Short task:
Check every line for the word "this" and give the number of lines where it occurs, nothing else.

Records supplied:
———

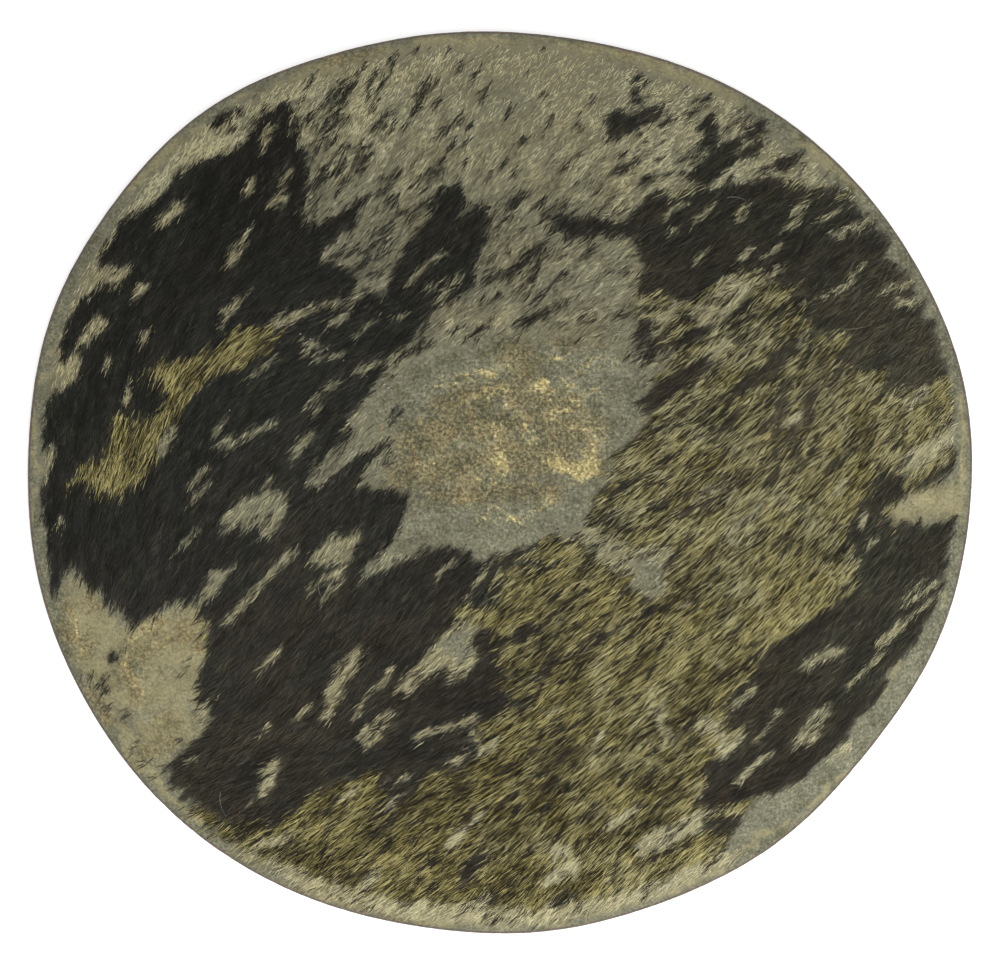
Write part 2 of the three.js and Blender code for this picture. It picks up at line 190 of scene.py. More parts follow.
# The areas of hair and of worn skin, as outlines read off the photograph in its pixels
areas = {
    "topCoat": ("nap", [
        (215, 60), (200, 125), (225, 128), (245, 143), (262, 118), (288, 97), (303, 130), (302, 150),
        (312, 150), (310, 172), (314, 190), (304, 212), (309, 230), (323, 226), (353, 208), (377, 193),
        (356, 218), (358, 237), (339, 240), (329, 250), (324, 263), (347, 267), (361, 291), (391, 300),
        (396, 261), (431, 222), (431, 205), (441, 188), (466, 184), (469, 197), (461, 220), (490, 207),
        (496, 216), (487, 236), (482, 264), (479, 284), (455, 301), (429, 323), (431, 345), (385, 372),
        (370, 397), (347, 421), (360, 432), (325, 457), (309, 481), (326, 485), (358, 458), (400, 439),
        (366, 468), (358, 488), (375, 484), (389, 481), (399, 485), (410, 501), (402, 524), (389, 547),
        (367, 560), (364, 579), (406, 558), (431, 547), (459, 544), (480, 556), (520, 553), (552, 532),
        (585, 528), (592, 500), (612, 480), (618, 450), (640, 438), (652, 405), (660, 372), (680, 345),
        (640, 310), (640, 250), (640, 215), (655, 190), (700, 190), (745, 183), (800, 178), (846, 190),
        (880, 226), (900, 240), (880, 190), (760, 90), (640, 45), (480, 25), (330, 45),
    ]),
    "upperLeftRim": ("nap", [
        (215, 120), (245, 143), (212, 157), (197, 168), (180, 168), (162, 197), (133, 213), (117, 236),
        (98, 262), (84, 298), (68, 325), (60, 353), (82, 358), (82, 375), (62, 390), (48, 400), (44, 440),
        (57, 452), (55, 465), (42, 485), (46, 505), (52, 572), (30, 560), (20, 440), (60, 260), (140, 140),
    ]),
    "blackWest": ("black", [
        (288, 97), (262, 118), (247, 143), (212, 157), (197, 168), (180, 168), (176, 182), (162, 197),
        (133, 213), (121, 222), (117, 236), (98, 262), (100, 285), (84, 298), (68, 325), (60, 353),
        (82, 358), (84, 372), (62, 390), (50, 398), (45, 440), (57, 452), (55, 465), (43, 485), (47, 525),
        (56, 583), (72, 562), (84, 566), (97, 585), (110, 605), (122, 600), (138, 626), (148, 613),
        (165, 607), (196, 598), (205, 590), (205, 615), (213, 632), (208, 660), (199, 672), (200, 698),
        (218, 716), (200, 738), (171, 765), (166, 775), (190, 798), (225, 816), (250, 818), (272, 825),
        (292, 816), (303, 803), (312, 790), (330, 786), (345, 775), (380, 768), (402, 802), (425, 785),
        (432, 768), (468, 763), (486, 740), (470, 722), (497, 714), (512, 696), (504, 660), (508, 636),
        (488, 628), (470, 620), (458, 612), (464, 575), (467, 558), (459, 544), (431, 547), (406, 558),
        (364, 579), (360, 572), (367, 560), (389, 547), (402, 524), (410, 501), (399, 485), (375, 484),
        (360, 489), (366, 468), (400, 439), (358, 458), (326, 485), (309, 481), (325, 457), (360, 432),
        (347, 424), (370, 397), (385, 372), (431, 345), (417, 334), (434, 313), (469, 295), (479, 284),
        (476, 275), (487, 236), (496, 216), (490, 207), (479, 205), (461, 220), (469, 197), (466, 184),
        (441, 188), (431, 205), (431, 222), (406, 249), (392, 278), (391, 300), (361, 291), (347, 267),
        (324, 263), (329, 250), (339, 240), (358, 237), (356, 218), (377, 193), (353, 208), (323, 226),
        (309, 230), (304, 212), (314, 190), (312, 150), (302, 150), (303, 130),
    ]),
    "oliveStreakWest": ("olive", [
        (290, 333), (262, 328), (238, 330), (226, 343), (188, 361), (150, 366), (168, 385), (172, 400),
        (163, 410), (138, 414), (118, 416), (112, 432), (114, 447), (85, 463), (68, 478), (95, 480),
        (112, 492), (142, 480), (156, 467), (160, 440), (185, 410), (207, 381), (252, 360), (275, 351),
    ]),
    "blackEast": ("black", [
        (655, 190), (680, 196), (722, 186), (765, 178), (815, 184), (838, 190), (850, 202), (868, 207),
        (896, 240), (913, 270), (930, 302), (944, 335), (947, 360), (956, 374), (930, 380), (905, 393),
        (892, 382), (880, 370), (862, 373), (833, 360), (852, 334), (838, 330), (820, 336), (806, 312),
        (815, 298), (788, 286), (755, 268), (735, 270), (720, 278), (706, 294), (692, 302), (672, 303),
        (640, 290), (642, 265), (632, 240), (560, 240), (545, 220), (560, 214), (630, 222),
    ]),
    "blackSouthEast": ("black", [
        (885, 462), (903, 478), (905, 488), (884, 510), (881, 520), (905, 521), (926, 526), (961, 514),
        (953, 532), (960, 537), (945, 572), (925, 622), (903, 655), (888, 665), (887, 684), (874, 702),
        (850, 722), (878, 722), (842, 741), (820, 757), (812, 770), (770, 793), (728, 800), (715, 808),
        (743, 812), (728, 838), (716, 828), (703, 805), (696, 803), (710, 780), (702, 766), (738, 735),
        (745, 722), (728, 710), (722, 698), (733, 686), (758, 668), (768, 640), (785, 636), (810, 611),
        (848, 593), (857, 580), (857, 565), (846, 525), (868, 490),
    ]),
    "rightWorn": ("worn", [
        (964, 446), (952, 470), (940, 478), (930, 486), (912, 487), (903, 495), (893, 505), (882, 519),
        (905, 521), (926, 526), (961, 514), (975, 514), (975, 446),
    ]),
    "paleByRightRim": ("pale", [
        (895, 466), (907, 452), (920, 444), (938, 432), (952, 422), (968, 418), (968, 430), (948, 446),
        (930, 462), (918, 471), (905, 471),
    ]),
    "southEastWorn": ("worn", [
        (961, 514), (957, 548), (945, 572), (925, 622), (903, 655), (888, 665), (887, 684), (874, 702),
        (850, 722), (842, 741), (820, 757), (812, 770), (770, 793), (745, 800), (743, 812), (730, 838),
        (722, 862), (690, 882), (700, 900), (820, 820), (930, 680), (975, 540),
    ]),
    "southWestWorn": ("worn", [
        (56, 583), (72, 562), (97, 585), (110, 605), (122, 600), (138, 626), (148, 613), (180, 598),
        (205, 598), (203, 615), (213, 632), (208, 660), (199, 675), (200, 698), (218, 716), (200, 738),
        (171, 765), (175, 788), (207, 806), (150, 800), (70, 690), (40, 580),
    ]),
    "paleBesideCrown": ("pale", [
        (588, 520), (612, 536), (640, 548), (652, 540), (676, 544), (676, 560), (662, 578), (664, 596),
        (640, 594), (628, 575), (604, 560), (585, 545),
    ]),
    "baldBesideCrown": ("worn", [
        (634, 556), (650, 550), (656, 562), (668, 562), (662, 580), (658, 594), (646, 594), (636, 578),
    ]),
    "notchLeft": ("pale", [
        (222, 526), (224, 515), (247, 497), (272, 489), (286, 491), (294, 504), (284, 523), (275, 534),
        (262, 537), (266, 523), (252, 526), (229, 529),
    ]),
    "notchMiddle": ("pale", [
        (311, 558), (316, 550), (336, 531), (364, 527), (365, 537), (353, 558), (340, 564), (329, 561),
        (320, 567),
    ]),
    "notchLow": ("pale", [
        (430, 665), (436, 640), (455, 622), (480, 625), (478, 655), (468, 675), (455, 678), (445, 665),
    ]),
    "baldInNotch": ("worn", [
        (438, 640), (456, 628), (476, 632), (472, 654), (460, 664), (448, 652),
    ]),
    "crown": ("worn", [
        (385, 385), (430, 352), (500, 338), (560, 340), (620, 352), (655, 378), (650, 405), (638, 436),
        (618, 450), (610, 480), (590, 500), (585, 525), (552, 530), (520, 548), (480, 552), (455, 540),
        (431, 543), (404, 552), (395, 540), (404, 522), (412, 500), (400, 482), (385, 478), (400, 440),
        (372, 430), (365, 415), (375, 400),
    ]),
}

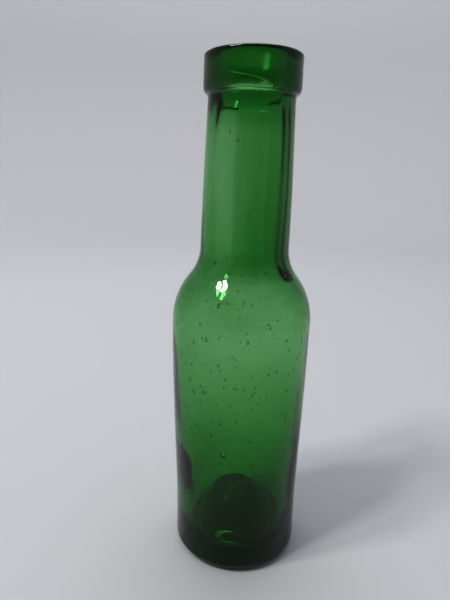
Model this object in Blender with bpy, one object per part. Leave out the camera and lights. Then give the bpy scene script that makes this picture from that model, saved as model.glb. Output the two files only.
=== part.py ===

———

Written answer:
2